(Set problem): Give the lines of the material verbatim, from the first line to the line with "return thing", including both.
* * * * * * * * *
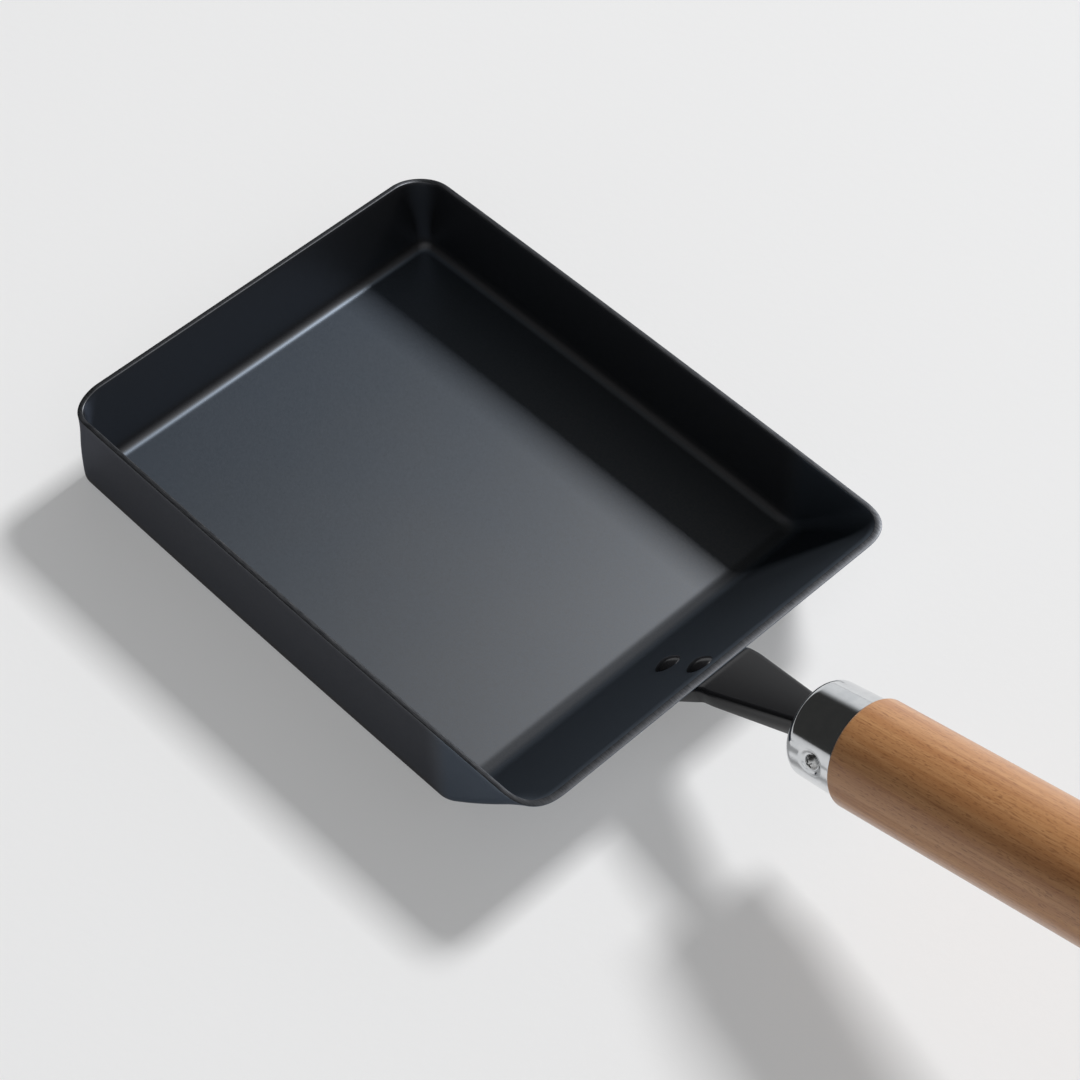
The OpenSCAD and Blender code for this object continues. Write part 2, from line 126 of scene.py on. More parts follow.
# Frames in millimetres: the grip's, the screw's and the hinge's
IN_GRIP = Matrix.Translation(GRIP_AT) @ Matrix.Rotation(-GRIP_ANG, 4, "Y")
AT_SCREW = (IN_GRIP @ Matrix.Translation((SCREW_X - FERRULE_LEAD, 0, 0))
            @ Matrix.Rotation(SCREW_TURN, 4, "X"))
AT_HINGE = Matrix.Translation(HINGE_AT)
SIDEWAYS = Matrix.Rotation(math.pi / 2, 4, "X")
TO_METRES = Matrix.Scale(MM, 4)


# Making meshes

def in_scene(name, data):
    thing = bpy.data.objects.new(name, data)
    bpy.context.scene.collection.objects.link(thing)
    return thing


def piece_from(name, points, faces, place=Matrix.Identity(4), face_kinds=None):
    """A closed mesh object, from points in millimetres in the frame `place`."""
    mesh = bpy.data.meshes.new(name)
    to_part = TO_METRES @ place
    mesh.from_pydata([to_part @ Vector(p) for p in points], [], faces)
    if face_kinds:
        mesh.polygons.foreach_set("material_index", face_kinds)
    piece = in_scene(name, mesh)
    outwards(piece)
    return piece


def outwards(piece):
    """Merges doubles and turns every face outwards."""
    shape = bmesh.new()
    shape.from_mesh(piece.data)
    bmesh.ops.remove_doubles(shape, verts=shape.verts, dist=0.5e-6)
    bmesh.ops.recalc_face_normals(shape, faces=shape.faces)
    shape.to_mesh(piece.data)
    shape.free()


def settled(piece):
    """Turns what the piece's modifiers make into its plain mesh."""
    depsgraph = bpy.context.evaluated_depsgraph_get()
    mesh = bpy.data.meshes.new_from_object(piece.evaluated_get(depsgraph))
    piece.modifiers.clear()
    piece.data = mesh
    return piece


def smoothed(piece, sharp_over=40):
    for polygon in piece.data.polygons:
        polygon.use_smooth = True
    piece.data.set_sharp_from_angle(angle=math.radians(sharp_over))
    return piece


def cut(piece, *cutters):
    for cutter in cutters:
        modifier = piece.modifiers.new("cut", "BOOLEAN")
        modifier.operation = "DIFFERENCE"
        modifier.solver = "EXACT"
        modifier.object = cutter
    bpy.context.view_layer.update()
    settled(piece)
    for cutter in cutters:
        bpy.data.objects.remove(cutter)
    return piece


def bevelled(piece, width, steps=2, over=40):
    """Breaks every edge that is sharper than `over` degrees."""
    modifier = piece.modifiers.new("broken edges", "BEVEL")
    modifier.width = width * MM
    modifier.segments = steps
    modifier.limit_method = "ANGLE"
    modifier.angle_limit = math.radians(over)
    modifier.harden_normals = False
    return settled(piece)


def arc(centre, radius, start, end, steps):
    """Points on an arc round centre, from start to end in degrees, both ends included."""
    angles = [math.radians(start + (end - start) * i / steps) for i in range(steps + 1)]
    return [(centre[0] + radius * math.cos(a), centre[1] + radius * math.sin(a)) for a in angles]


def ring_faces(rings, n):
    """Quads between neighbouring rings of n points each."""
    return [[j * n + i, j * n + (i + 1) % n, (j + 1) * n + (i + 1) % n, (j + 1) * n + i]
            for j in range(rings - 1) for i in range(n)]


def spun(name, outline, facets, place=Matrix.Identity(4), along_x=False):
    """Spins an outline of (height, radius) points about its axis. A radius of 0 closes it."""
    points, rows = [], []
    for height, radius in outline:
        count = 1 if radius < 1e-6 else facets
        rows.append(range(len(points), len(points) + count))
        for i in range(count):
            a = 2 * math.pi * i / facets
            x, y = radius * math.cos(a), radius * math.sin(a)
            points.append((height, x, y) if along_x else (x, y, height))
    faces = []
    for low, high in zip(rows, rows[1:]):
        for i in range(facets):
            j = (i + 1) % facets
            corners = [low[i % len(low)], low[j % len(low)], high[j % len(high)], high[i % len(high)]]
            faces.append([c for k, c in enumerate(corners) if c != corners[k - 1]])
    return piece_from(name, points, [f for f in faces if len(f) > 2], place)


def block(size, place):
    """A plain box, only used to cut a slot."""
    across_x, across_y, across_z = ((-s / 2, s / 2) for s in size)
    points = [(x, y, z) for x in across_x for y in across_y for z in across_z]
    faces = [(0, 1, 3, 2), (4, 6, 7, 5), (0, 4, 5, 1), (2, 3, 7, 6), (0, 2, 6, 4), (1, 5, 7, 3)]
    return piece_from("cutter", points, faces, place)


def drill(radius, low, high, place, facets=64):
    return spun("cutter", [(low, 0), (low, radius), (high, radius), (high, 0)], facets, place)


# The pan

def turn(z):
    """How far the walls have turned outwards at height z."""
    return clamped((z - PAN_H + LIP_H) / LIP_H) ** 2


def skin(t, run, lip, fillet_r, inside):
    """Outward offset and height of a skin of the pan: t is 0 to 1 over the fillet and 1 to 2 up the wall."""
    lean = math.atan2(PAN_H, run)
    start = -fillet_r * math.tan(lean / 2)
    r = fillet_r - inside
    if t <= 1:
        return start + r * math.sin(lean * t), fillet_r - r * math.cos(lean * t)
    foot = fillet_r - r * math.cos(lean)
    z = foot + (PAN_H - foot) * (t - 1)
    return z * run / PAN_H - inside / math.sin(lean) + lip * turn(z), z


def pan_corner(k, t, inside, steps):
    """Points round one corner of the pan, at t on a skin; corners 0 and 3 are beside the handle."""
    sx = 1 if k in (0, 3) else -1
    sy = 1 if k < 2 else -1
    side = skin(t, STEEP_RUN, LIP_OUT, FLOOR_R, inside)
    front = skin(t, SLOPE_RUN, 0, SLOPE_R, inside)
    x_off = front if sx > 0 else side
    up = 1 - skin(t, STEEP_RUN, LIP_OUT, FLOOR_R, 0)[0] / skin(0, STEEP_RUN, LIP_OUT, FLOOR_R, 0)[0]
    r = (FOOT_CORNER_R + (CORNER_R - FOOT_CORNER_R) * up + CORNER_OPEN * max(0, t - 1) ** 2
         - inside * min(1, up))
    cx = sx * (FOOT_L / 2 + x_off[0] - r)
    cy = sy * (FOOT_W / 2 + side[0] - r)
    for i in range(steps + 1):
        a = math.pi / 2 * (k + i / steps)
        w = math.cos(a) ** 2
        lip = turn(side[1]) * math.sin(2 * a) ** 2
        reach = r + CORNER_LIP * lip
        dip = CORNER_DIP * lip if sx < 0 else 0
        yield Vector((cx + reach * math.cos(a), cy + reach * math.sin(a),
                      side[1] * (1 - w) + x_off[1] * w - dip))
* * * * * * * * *
(Task answer):
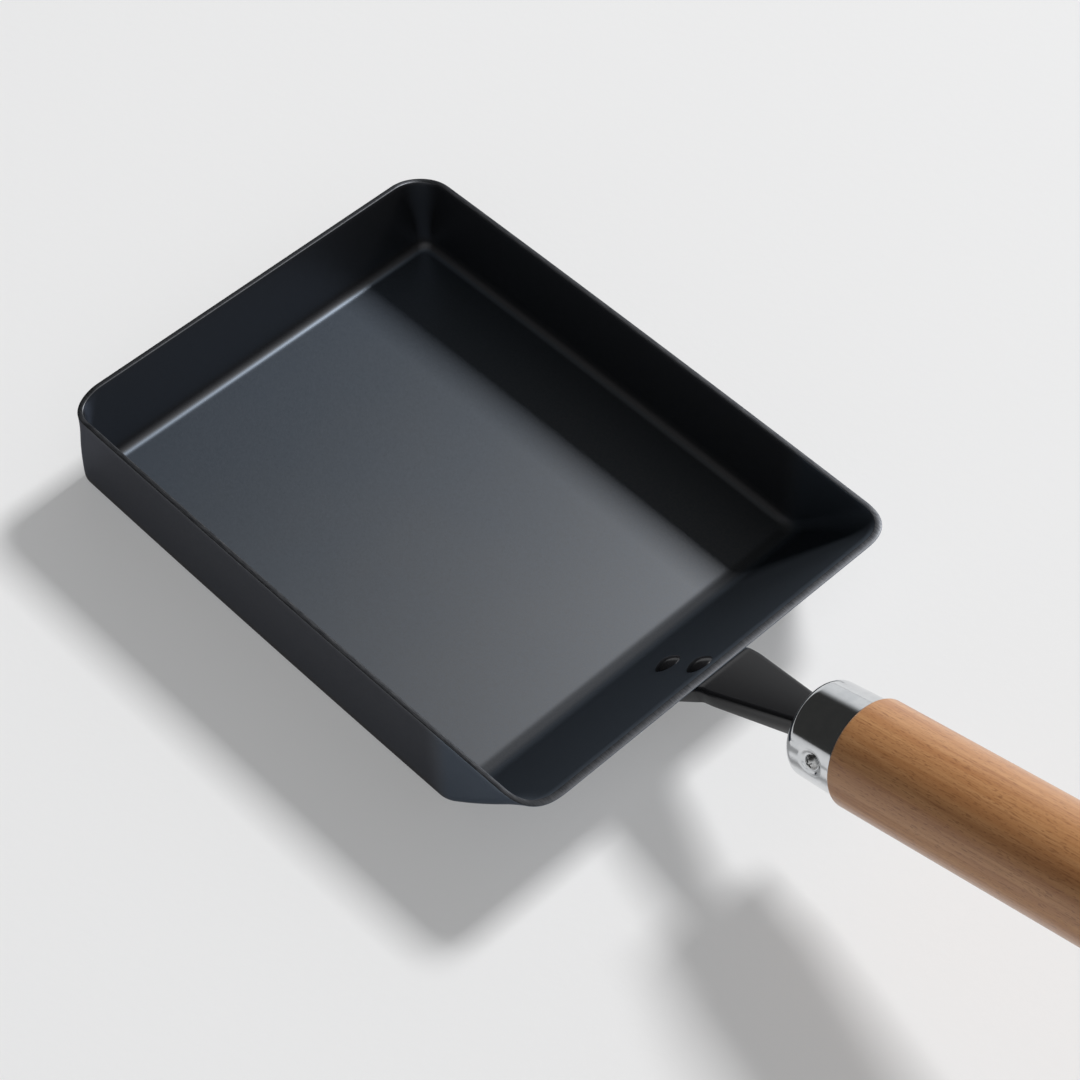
The OpenSCAD and Blender code for this object continues. Write part 2, from line 126 of scene.py on. More parts follow.
# Frames in millimetres: the grip's, the screw's and the hinge's
IN_GRIP = Matrix.Translation(GRIP_AT) @ Matrix.Rotation(-GRIP_ANG, 4, "Y")
AT_SCREW = (IN_GRIP @ Matrix.Translation((SCREW_X - FERRULE_LEAD, 0, 0))
            @ Matrix.Rotation(SCREW_TURN, 4, "X"))
AT_HINGE = Matrix.Translation(HINGE_AT)
SIDEWAYS = Matrix.Rotation(math.pi / 2, 4, "X")
TO_METRES = Matrix.Scale(MM, 4)


# Making meshes

def in_scene(name, data):
    thing = bpy.data.objects.new(name, data)
    bpy.context.scene.collection.objects.link(thing)
    return thing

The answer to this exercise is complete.